● **TASK TO CARRY OUT**
Repeat exactly the lines running from the line that contains "# The origin" to the line that contains "before = set(bpy.data.objects)"; include both ends and add nothing.

══ MATERIAL PROVIDED ══

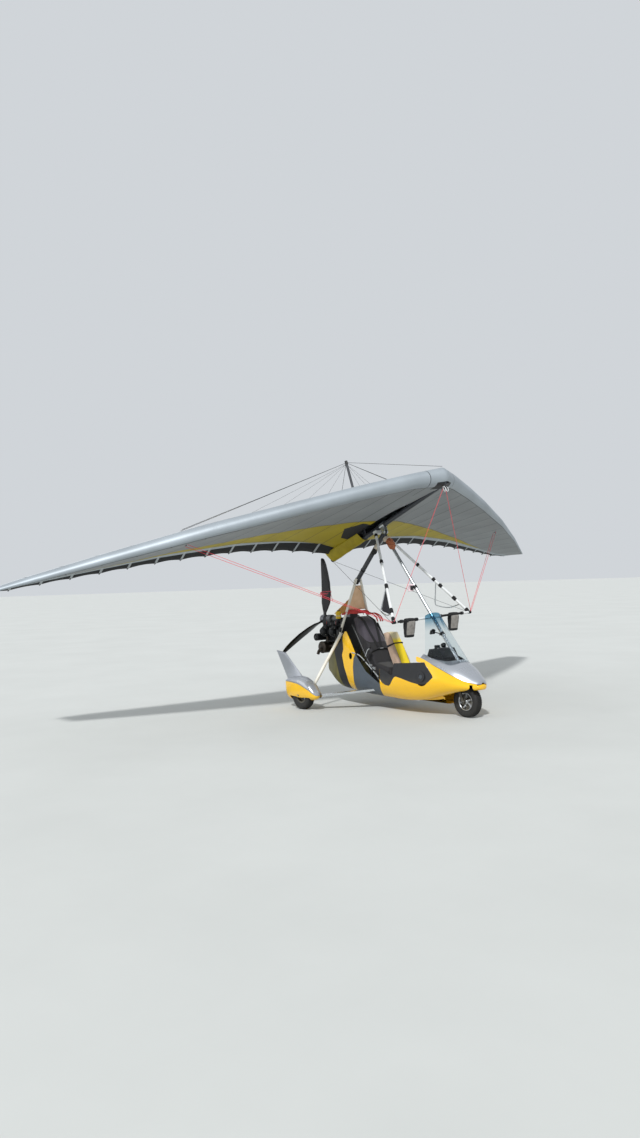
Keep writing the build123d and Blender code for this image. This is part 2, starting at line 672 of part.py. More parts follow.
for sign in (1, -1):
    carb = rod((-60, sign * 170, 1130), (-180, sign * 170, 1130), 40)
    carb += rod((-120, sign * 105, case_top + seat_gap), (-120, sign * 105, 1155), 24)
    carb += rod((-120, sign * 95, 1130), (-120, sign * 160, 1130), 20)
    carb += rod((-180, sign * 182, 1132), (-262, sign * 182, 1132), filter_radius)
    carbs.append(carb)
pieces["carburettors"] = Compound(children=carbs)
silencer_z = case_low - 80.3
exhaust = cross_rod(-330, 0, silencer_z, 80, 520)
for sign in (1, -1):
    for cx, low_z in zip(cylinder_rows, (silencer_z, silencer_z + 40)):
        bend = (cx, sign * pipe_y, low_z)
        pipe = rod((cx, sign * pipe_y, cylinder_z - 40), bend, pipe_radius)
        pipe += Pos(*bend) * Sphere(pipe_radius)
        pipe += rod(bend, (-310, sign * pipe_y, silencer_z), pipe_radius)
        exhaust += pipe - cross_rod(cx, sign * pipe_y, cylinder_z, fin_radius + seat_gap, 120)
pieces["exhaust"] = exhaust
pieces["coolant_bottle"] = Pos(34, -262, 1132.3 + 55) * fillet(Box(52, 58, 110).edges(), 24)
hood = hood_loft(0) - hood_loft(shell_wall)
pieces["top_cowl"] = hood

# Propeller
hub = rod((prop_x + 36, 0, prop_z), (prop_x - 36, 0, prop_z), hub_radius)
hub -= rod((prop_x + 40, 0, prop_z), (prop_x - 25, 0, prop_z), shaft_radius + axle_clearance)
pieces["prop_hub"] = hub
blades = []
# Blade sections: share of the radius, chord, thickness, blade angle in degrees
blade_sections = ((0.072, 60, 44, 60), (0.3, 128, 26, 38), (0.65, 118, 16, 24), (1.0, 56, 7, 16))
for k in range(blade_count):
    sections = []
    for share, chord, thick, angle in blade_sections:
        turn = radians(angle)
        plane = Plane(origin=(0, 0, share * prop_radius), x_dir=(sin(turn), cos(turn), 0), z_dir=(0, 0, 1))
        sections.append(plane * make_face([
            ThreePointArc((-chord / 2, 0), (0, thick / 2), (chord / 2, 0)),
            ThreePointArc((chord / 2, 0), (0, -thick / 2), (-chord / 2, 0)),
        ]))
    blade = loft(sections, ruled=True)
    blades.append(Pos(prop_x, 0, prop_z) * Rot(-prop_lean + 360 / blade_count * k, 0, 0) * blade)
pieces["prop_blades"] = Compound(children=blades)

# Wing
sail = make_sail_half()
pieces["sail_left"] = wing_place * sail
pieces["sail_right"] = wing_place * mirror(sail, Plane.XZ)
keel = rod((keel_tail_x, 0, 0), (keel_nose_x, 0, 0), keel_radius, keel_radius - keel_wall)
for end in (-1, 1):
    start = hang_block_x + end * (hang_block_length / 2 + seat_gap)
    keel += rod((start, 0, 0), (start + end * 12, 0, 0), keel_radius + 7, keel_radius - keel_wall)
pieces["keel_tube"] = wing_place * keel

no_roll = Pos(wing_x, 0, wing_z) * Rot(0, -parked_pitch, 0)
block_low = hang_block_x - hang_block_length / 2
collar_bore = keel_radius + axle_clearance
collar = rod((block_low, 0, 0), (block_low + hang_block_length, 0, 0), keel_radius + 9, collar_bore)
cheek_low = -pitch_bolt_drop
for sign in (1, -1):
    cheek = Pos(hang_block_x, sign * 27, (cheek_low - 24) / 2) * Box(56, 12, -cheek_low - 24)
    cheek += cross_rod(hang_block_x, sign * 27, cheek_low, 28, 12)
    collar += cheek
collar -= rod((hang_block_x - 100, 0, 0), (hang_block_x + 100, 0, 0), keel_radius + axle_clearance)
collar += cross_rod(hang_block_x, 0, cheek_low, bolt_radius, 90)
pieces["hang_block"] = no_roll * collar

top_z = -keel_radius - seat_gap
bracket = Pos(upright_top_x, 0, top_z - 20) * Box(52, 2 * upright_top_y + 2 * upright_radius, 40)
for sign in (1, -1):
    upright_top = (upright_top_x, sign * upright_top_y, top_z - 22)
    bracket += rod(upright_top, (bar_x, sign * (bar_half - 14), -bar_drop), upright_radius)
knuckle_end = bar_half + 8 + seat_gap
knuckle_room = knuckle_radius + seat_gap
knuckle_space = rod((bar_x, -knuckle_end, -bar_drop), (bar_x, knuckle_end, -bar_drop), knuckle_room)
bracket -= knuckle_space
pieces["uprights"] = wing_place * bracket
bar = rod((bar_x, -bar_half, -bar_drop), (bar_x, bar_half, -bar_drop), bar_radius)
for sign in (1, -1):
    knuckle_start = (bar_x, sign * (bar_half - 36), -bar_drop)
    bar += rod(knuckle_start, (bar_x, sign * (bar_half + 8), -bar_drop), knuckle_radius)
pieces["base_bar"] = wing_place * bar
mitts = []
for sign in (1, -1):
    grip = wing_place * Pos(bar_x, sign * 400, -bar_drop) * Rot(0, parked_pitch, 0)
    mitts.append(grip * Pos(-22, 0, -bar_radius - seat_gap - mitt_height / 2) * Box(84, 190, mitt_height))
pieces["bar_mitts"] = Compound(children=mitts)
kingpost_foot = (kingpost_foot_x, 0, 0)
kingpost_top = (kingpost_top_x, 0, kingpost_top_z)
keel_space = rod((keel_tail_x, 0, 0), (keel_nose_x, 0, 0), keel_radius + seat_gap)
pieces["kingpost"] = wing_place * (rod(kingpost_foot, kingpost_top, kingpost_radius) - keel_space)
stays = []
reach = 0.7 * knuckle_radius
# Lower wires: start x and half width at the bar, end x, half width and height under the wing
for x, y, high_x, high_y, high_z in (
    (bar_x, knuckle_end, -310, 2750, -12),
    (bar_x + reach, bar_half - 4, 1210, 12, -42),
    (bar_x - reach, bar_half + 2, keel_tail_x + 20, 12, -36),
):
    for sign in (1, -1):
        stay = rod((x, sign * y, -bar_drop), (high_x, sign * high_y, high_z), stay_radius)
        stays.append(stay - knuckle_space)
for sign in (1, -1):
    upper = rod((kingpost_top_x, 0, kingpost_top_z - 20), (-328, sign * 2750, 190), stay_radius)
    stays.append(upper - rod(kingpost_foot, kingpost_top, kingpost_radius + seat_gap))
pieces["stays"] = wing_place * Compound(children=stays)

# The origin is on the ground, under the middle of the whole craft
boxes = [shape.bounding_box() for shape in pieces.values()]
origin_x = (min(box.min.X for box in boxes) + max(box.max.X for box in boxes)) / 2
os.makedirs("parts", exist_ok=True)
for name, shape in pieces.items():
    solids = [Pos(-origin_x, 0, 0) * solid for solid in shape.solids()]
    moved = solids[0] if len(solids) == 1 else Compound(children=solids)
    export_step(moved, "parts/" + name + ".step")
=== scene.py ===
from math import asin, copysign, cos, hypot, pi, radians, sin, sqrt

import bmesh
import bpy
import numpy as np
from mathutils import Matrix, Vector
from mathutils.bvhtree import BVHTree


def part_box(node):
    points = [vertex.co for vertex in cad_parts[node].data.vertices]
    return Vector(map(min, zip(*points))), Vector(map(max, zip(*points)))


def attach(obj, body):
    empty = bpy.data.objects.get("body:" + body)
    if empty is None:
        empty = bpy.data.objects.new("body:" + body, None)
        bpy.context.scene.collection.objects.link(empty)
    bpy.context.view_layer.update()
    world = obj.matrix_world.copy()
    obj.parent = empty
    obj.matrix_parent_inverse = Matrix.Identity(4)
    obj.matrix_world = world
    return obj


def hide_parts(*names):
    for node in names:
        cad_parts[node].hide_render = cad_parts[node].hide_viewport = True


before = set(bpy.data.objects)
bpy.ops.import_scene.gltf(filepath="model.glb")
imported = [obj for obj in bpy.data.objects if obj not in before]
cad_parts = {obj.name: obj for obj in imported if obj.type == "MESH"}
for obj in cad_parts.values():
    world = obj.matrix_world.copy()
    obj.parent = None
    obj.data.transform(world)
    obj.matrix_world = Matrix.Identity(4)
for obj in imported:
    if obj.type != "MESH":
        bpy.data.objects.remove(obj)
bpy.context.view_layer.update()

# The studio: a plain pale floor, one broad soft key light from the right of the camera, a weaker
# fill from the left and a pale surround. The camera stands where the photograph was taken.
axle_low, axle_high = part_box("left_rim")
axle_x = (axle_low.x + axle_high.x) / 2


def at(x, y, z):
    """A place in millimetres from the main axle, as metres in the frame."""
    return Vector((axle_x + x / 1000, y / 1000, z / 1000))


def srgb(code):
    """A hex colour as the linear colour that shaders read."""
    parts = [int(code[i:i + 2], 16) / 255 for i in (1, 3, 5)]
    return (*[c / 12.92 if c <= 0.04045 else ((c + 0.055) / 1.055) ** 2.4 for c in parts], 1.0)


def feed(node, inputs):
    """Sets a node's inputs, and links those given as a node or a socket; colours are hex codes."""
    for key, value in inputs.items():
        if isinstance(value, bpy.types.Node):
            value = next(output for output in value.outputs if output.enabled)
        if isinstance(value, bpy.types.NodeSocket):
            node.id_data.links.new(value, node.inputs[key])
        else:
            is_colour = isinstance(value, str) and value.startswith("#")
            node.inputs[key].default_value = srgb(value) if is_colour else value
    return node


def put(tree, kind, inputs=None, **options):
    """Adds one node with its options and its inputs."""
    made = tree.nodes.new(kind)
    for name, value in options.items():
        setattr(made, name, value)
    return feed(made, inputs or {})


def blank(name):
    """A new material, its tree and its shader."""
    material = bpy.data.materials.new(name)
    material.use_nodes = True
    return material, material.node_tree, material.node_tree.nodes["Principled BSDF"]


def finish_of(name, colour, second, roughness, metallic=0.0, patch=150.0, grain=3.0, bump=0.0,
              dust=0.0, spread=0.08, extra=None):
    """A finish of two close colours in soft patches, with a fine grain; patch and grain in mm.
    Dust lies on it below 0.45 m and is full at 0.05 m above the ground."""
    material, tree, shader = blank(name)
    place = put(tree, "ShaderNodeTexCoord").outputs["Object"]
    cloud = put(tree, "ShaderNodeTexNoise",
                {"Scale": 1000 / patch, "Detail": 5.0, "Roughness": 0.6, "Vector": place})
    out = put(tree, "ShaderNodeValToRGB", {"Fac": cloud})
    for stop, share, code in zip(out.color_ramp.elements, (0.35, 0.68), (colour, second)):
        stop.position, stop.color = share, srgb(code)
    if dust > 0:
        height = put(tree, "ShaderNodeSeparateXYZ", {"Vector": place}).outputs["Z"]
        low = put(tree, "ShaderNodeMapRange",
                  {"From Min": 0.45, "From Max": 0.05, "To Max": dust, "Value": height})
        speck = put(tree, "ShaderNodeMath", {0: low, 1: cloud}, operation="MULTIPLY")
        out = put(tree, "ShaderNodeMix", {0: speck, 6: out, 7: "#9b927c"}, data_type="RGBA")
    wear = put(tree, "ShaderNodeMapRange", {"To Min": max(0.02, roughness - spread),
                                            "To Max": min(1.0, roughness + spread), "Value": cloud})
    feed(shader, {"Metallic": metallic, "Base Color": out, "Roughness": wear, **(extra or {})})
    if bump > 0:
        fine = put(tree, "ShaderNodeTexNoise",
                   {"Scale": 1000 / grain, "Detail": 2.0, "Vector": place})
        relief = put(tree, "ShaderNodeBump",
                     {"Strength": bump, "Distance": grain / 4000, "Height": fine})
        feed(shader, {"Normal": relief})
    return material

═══

● **COMPLETED TASK**
# The origin is on the ground, under the middle of the whole craft
boxes = [shape.bounding_box() for shape in pieces.values()]
origin_x = (min(box.min.X for box in boxes) + max(box.max.X for box in boxes)) / 2
os.makedirs("parts", exist_ok=True)
for name, shape in pieces.items():
    solids = [Pos(-origin_x, 0, 0) * solid for solid in shape.solids()]
    moved = solids[0] if len(solids) == 1 else Compound(children=solids)
    export_step(moved, "parts/" + name + ".step")
=== scene.py ===
from math import asin, copysign, cos, hypot, pi, radians, sin, sqrt

import bmesh
import bpy
import numpy as np
from mathutils import Matrix, Vector
from mathutils.bvhtree import BVHTree


def part_box(node):
    points = [vertex.co for vertex in cad_parts[node].data.vertices]
    return Vector(map(min, zip(*points))), Vector(map(max, zip(*points)))


def attach(obj, body):
    empty = bpy.data.objects.get("body:" + body)
    if empty is None:
        empty = bpy.data.objects.new("body:" + body, None)
        bpy.context.scene.collection.objects.link(empty)
    bpy.context.view_layer.update()
    world = obj.matrix_world.copy()
    obj.parent = empty
    obj.matrix_parent_inverse = Matrix.Identity(4)
    obj.matrix_world = world
    return obj


def hide_parts(*names):
    for node in names:
        cad_parts[node].hide_render = cad_parts[node].hide_viewport = True


before = set(bpy.data.objects)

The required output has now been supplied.